How aware is the marketing world when it comes to the scope of this problem?
They’re unaware of the scope and they’re unaware of how it’s affecting them. Here’s what we’re seeing again and again. People think, “Oh yeah, we all know about fraud, there are these bogus websites. But I'm only buying premium inventory through my premium ad agency so of course it can’t affect me, because my campaigns are some of the more sophisticated targeted ones.”
So the big surprises here are that the bots are on premium inventory and that they’re actively gaming the targeting systems. That’s what really raises eyebrows. And that’s what we’ve spent the past few months following our public launch kind of raising awareness of. It’s not just on the fringes, this is a parasite that’s beginning to eat its host.
Why did you go after this problem in particular?
It’s a deep flaw. And it’s especially distressing that so much money is going to the actual people who are breaking into grandma’s computer. So this is the big kind of moral calling that is driving us to this, and we wear that on our sleeves. It’s not attractive to everyone. Some people consider it really naïve, but those that are receptive to that find it deeply compelling.

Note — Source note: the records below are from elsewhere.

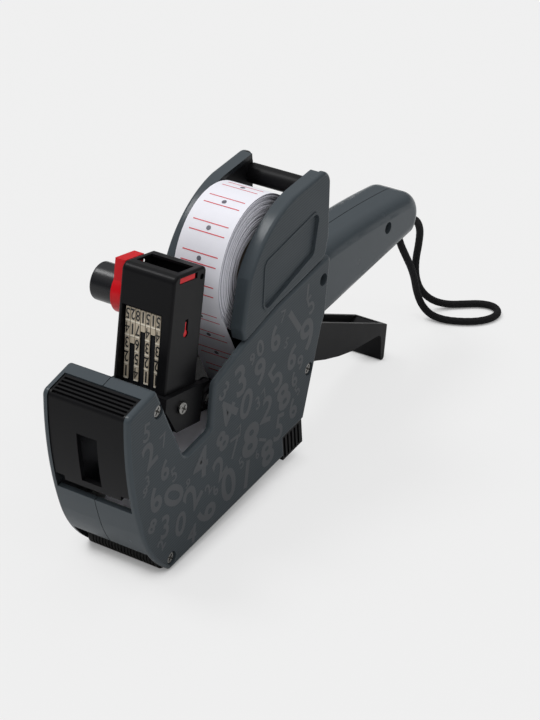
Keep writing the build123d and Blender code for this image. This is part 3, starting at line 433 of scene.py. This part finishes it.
def effect(tree, group, **values):
    """A shader group in a material, with its own values."""
    node = tree.nodes.new("ShaderNodeGroup")
    node.node_tree = group
    for label, value in values.items():
        socket = node.inputs[label]
        if isinstance(value, (int, float)):
            socket.default_value = value
        elif isinstance(value, bpy.types.NodeSocket):
            tree.links.new(value, socket)
        else:
            socket.default_value = (*value[:3], 1) if socket.type == "RGBA" else tuple(value)
    return node


def bumped(tree, shader, height, strength, distance):
    bump = tree.nodes.new("ShaderNodeBump")
    bump.inputs["Strength"].default_value = strength
    bump.inputs["Distance"].default_value = distance
    tree.links.new(height, bump.inputs["Height"])
    tree.links.new(bump.outputs["Normal"], shader.inputs["Normal"])


def plastic(name, colour, roughness, shine=0.3, grain=2600.0, relief=0.2, depth=0.02 * mm,
            drift=0.05):
    """Moulded plastic in one colour."""
    material, tree, shader, place = fresh(name)
    shader.inputs["Specular IOR Level"].default_value = shine
    skin = effect(tree, bpy.data.node_groups["moulded plastic"], Vector=place, Color=colour,
                  Roughness=roughness, Grain=grain, Drift=drift)
    tree.links.new(skin.outputs["Color"], shader.inputs["Base Color"])
    tree.links.new(skin.outputs["Roughness"], shader.inputs["Roughness"])
    bumped(tree, shader, skin.outputs["Height"], relief, depth)
    return material


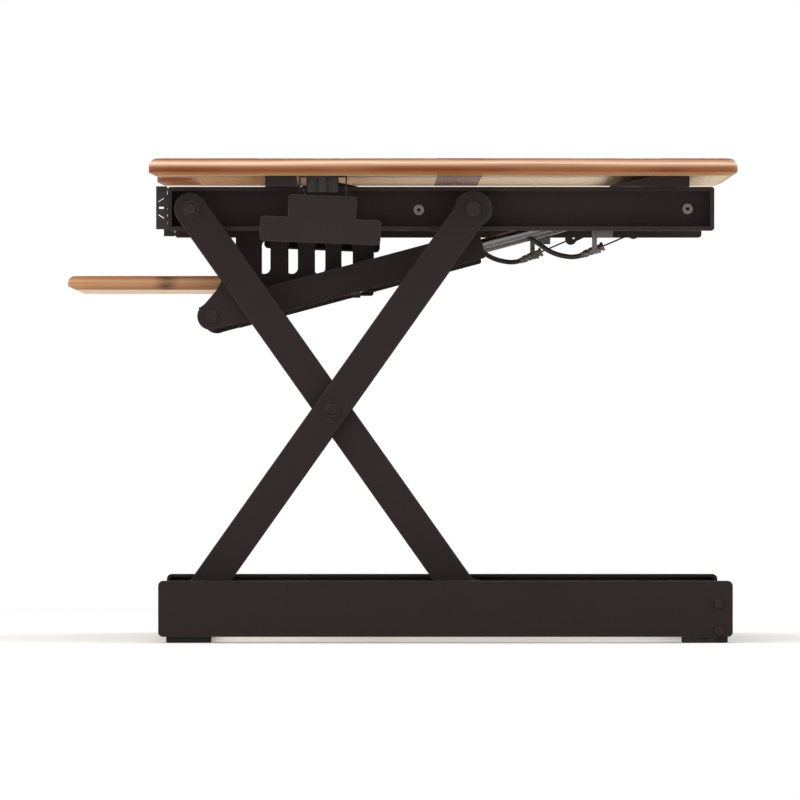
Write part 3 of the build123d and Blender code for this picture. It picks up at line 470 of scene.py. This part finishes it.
def lathe(name, origin, direction, profile, material, body, steps=40):
    """A turned piece: (distance along, radius) pairs spun about a line."""
    along = Vector(direction).normalized()
    first = along.orthogonal().normalized()
    second = along.cross(first)
    verts, faces = [], []
    for distance, radius in profile:
        for i in range(steps):
            turn = math.tau * i / steps
            outward = first * math.cos(turn) + second * math.sin(turn)
            verts.append(Vector(origin) + along * distance + outward * radius)
    for ring in range(len(profile) - 1):
        for i in range(steps):
            j = (i + 1) % steps
            a = ring * steps
            faces.append((a + i, a + j, a + steps + j, a + steps + i))
    faces.append(tuple(reversed(range(steps))))
    faces.append(tuple(range((len(profile) - 1) * steps, len(profile) * steps)))
    mesh = bpy.data.meshes.new(name)
    mesh.from_pydata(verts, [], faces)
    mesh.validate()
    for polygon in mesh.polygons:
        polygon.use_smooth = len(polygon.vertices) == 4
    mesh.materials.append(material)
    piece = bpy.data.objects.new(name, mesh)
    bpy.context.scene.collection.objects.link(piece)
    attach(piece, body)
    return piece


def middle(node):
    low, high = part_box(node)
    return (Vector(low) + Vector(high)) / 2


COIL_TURNS = 6
COIL_STEPS = 22
COIL_WIRE = 0.00075


def lever_coils():
    """Torsion springs on the lever pins, each with one leg up to the bracket and one down the lever."""
    low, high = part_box("lever_springs")
    radius = (high[2] - low[2]) / 2 - COIL_WIRE
    centre_z = (high[2] + low[2]) / 2
    centre_x = high[0] - radius - COIL_WIRE
    length = high[1] - low[1] - 2 * COIL_WIRE
    runs = []
    for sign in SIDES.values():
        points = [(sign * (centre_x - radius), low[1] + COIL_WIRE, centre_z + 3.2 * radius)]
        for i in range(COIL_TURNS * COIL_STEPS + 1):
            turn = math.tau * i / COIL_STEPS
            x = centre_x - radius * math.cos(turn)
            y = low[1] + COIL_WIRE + length * i / (COIL_TURNS * COIL_STEPS)
            points.append((sign * x, y, centre_z + radius * math.sin(turn)))
        points.append((sign * (centre_x - radius), high[1] - COIL_WIRE, centre_z - 2.6 * radius))
        runs.append(points)
    piece = tube("lever_coil_springs", runs, COIL_WIRE, ZINC, "upper_frame", 3)
    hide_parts("lever_springs")


lever_coils()


WELD_STEPS = 120
WELD_BEAD = 0.0014


def weld_ring(name, centre, radius, body):
    """A stitched weld bead round a tube end."""
    points = []
    for i in range(WELD_STEPS):
        turn = math.tau * i / WELD_STEPS
        swell = 1.0 + 0.16 * math.sin(turn * 26) + 0.07 * math.sin(turn * 5 + 1.3)
        y = centre[1] + radius * math.cos(turn)
        z = centre[2] + radius * math.sin(turn)
        points.append((centre[0], y, z, swell))
    tube(name, [points], WELD_BEAD, PAINT, body, 3, closed=True)


for side, sign in SIDES.items():
    for node, body in (("leg_cross_tube", "inner_legs"), ("rear_cross_tube", "upper_frame")):
        low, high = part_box(node)
        centre = middle(node)
        end = (sign * high[0], centre[1], centre[2])
        weld_ring(f"{node}_weld_{side}", end, (high[2] - low[2]) / 2, body)


RIB_STEPS = 6
BOOT_INSET = 0.0006


def ribbed(length, core, ribs, lip):
    """The profile of a boot with soft ribs that tapers towards its far end."""
    profile = [(0.0, core * 0.6), (0.0, core + lip)]
    for i in range(ribs * RIB_STEPS + 1):
        share = i / (ribs * RIB_STEPS)
        wave = 0.5 + 0.5 * math.cos(share * ribs * math.tau)
        radius = core * (1.12 - 0.22 * share) + lip * wave * (1 - 0.4 * share)
        profile.append((BOOT_INSET + share * (length - 2 * BOOT_INSET), radius))
    profile.append((length, core * 0.86))
    profile.append((length, core * 0.6))
    return profile


SHEATH_RADIUS = 0.0025
BOOT_LENGTH = 0.022
BOOT_PLACE = (-0.080, 0.4616)
FERRULE_LENGTH = 0.014
STOP_PLACE = (0.198, 0.396)
STOP_HALF_LENGTH = 0.0055
WIRE_RUN = Vector((0.0, 0.035, 0.015)).normalized()
CABLE_SHIFT = {"right": 0.0, "left": -0.056}
FERRULE = [
    (0.0, SHEATH_RADIUS),
    (0.0, SHEATH_RADIUS * 1.45),
    (0.0012, SHEATH_RADIUS * 1.55),
    (0.004, SHEATH_RADIUS * 1.55),
    (0.0046, SHEATH_RADIUS * 1.3),
    (0.0055, SHEATH_RADIUS * 1.3),
    (0.0061, SHEATH_RADIUS * 1.5),
    (0.0098, SHEATH_RADIUS * 1.5),
    (0.0104, SHEATH_RADIUS * 1.25),
    (FERRULE_LENGTH, SHEATH_RADIUS * 1.15),
    (FERRULE_LENGTH, SHEATH_RADIUS),
]


def cable_ends(side, sign):
    """The ribbed boot where a cable leaves the lever's block, and the crimped ferrule at its stop."""
    sheath_low, sheath_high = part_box(f"cable_sheath_{side}")
    start = (sign * max(abs(sheath_low[0]), abs(sheath_high[0])), *BOOT_PLACE)
    boot = ribbed(BOOT_LENGTH, SHEATH_RADIUS * 1.25, 6, 0.0007)
    lathe(f"cable_boot_{side}", start, (-sign, 0, 0), boot, SHEATHING, "upper_frame")
    wire_x = middle(f"release_link_{side}")[0]
    stop = Vector((wire_x, STOP_PLACE[0] + CABLE_SHIFT[side], STOP_PLACE[1])) - WIRE_RUN * STOP_HALF_LENGTH
    lathe(f"cable_ferrule_{side}", stop, -WIRE_RUN, FERRULE, GREY_STEEL, "upper_frame")


for side, sign in SIDES.items():
    cable_ends(side, sign)


TUBE_END = (0.07509, 0.39846)
ROD_END = (0.245, 0.444)
ROD_CORE = 0.0052
WIPER = [
    (0.0, ROD_CORE),
    (0.0, ROD_CORE + 0.0019),
    (0.0006, ROD_CORE + 0.0022),
    (0.0016, ROD_CORE + 0.0020),
    (0.0026, ROD_CORE + 0.0009),
    (0.0030, ROD_CORE + 0.0003),
    (0.0030, ROD_CORE),
]


def strut_wiper(side):
    """A rubber wiper round the rod where it leaves its gas tube."""
    along = Vector((0.0, ROD_END[0] - TUBE_END[0], ROD_END[1] - TUBE_END[1]))
    place = Vector((middle(f"gas_tube_{side}")[0], *TUBE_END))
    lathe(f"rod_wiper_{side}", place, along, WIPER, RUBBER, f"gas_tube_{side}_body")


for side in SIDES:
    strut_wiper(side)


# ---------------------------------------------------------------- floor, lights, camera


FLOOR_RADIUS = 3.2
FLOOR_STEPS = 96


def stage_floor():
    """A pale round floor under the object."""
    mesh = bpy.data.meshes.new("floor")
    turns = [math.tau * i / FLOOR_STEPS for i in range(FLOOR_STEPS)]
    ring = [(FLOOR_RADIUS * math.cos(turn), FLOOR_RADIUS * math.sin(turn), 0.0) for turn in turns]
    mesh.from_pydata(ring, [], [tuple(range(FLOOR_STEPS))])
    floor = bpy.data.objects.new("floor", mesh)
    bpy.context.scene.collection.objects.link(floor)
    g = Graph("pale_floor")
    cloud = g.noise(g.position, 2.0, 3.0)
    tone = g.mix(g.remap(cloud, 0.3, 0.7), (0.90, 0.90, 0.90), (0.93, 0.93, 0.93))
    mesh.materials.append(g.finish(tone, 0.9, Specular_IOR_Level=0.1))


def area_light(name, place, target, width, height, power):
    light = bpy.data.lights.new(name, "AREA")
    light.shape = "RECTANGLE"
    light.size = width
    light.size_y = height
    light.energy = power
    lamp = bpy.data.objects.new(name, light)
    lamp.location = place
    aim = Vector(target) - Vector(place)
    lamp.rotation_euler = aim.to_track_quat("-Z", "Y").to_euler()
    bpy.context.scene.collection.objects.link(lamp)


def white_world():
    world = bpy.data.worlds.new("studio_white")
    world.use_nodes = True
    background = world.node_tree.nodes["Background"]
    background.inputs["Color"].default_value = (1.0, 1.0, 1.0, 1.0)
    background.inputs["Strength"].default_value = 1.0
    bpy.context.scene.world = world
    bpy.context.scene.view_settings.view_transform = "Standard"


NEAR_PLANE = 0.475
DISTANCE = 20.5
VIEW_AXIS = (-0.036, 0.225)
FRAME_WIDTH = 0.8
SENSOR_WIDTH = 36.0
FRAME_CENTRE = (-0.002, 0.243)


def photo_camera():
    """A long lens square to the right-hand side, with the frame shifted to hold the object."""
    lens = bpy.data.cameras.new("camera")
    lens.sensor_width = SENSOR_WIDTH
    lens.lens = lens.sensor_width * DISTANCE / FRAME_WIDTH
    lens.shift_x = (FRAME_CENTRE[0] - VIEW_AXIS[0]) / FRAME_WIDTH
    lens.shift_y = (FRAME_CENTRE[1] - VIEW_AXIS[1]) / FRAME_WIDTH
    lens.clip_start = 1.0
    lens.clip_end = 100.0
    camera = bpy.data.objects.new("camera", lens)
    camera.location = (NEAR_PLANE + DISTANCE, *VIEW_AXIS)
    camera.rotation_euler = (math.pi / 2, 0.0, math.pi / 2)
    bpy.context.scene.collection.objects.link(camera)
    bpy.context.scene.camera = camera


stage_floor()
white_world()
area_light("key", (1.6, -1.8, 2.2), (0.0, 0.0, 0.25), 1.8, 1.8, 16.0)
area_light("overhead", (0.2, 0.4, 2.6), (0.0, 0.0, 0.3), 2.4, 2.0, 12.0)
area_light("rim", (-1.6, 1.8, 1.6), (0.0, 0.0, 0.25), 1.4, 1.4, 10.0)
photo_camera()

It turns out that we’re on this messianic mission to change the world. That’s led to our aggressive early adopters, who tend to be people who had already been looking at the numbers and thinking, “This kinda doesn’t make sense.” So far, the way we’ve built this business is not by trying to convert the whole world to our side, but to seek out those people who already thought, “Something’s fishy here.” And then, when they see our numbers and they hear our findings, everything falls into place. They’re like, “Aha, that’s it.”